While we waited for our lunch we sipped our cocktails and admired the art. Half a dozen pieces from the hotel’s collection are hung in 1927, including two beautiful First Nations works from BC artists Ray Natraoro and Moy Sutherland. After lunch we made our way to the concierge to pick up one of the self-guided art tour pamphlets, which are available to the public, not just hotel guests.
Tour the Private Collection of Canadian Art
The hotel hired local company Farmboy Fine Arts to acquire and commission its art collection, which is almost entirely from Canadian artists. In fact, the hotel now boasts one of the country’s largest private collections of Canadian art.
Having seen the artwork at the spa and at 1927, we started where we were in the lobby, where the reverse perspective Internity painting by celebrated British artist Patrick Hughes is located, and then made our way around to the elevator where there’s a grid of six works by Douglas Coupland, the Group of Seven Paintings. They are wonderful.
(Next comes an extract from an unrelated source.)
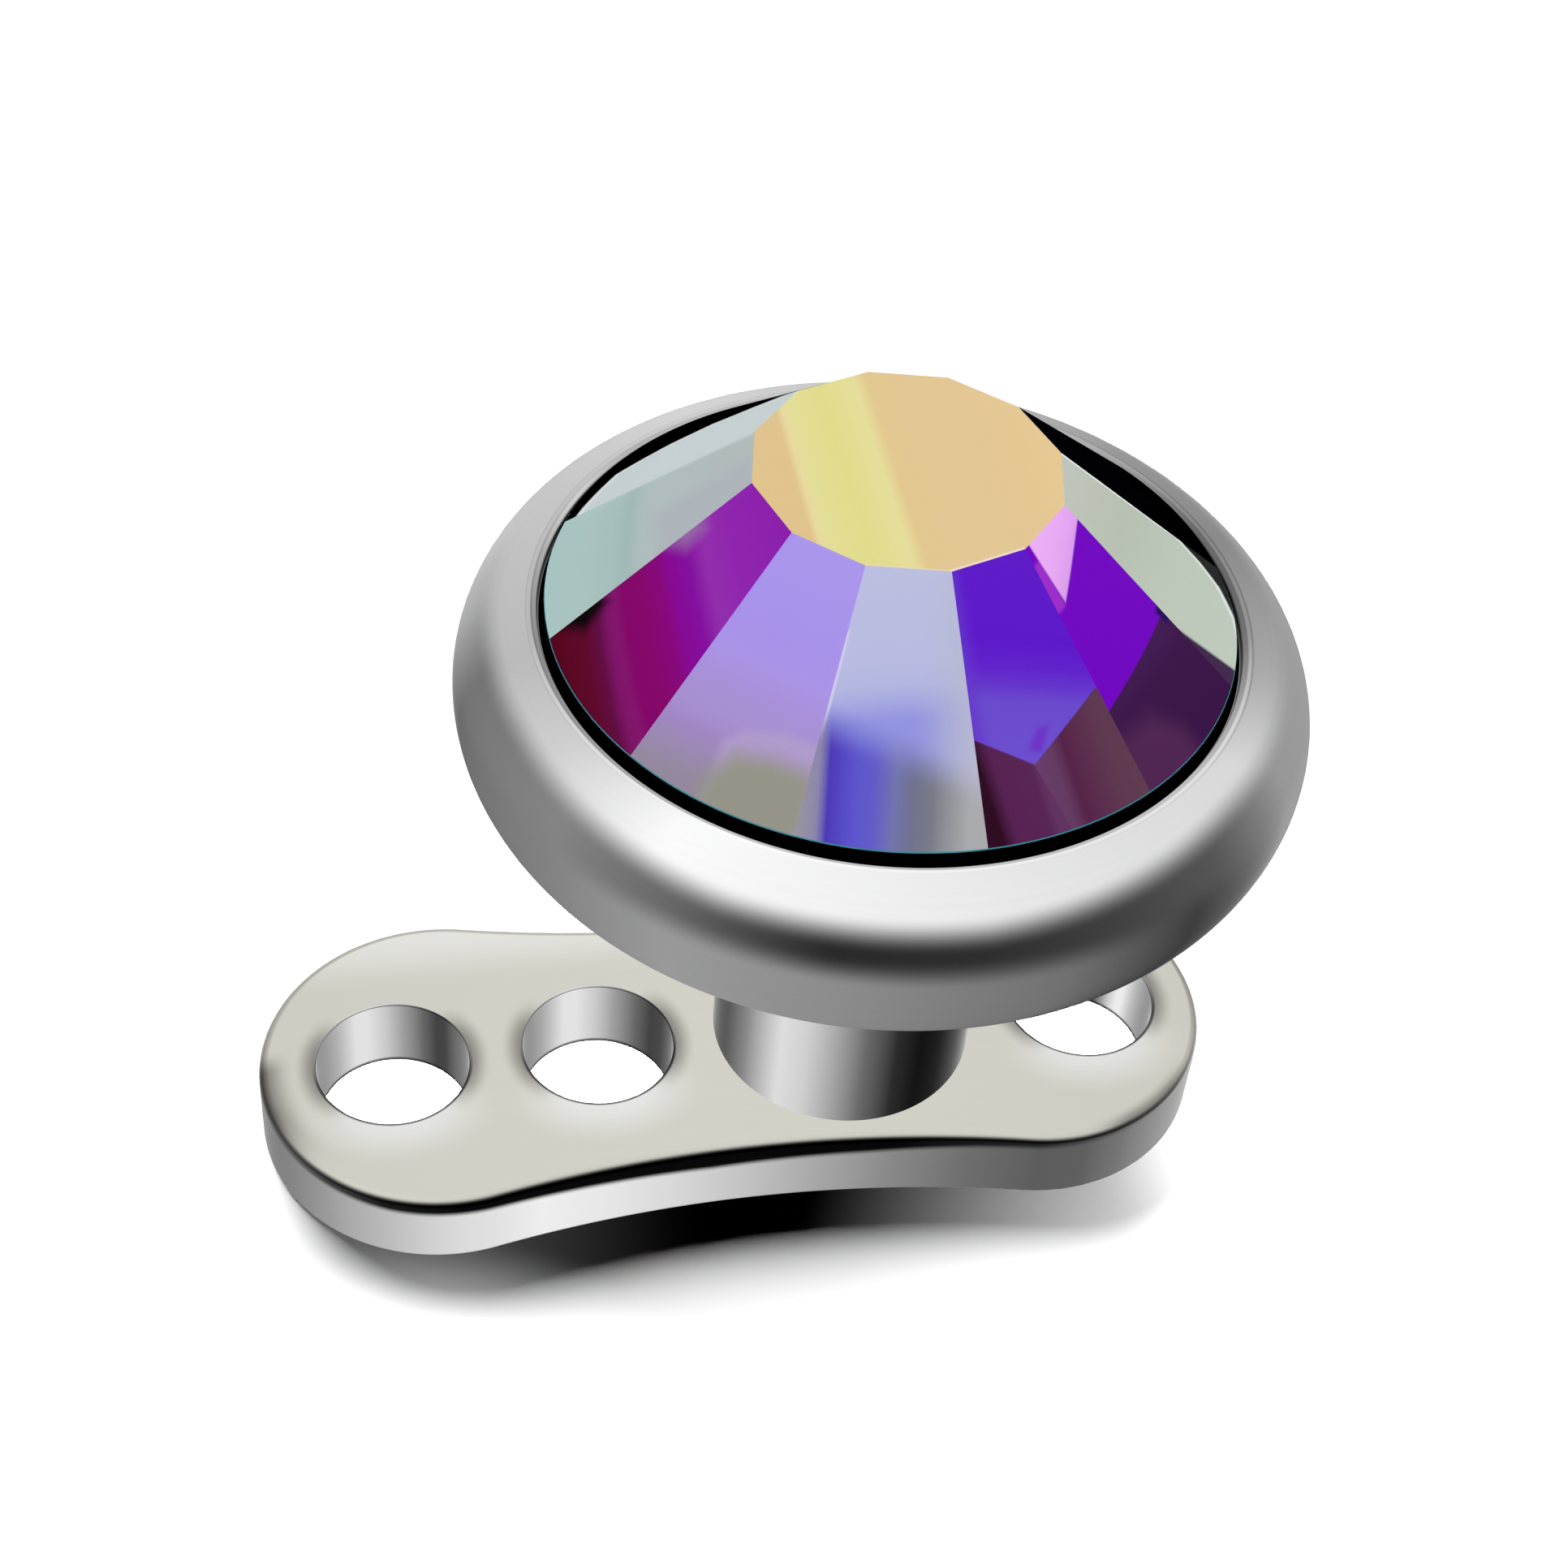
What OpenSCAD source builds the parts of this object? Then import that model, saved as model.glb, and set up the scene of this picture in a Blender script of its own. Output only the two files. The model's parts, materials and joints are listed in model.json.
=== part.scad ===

Then we back-tracked a few feet to walk up the grand staircase to the second floor where more than two dozen pieces are located along the promenade, and in the Spanish ballroom and boardrooms. One of the most striking pieces faces you as you descend the grand staircase: a huge untitled wax commission from Vancouver artist Derek Root.
Before heading home to have friends over for coffee, we stopped off at the hotel’s Bel Cafe to grab some macarons (my favourite is the rose and raspberry but the maple and bacon is a close second) and delicious Forty Ninth Parallel coffee.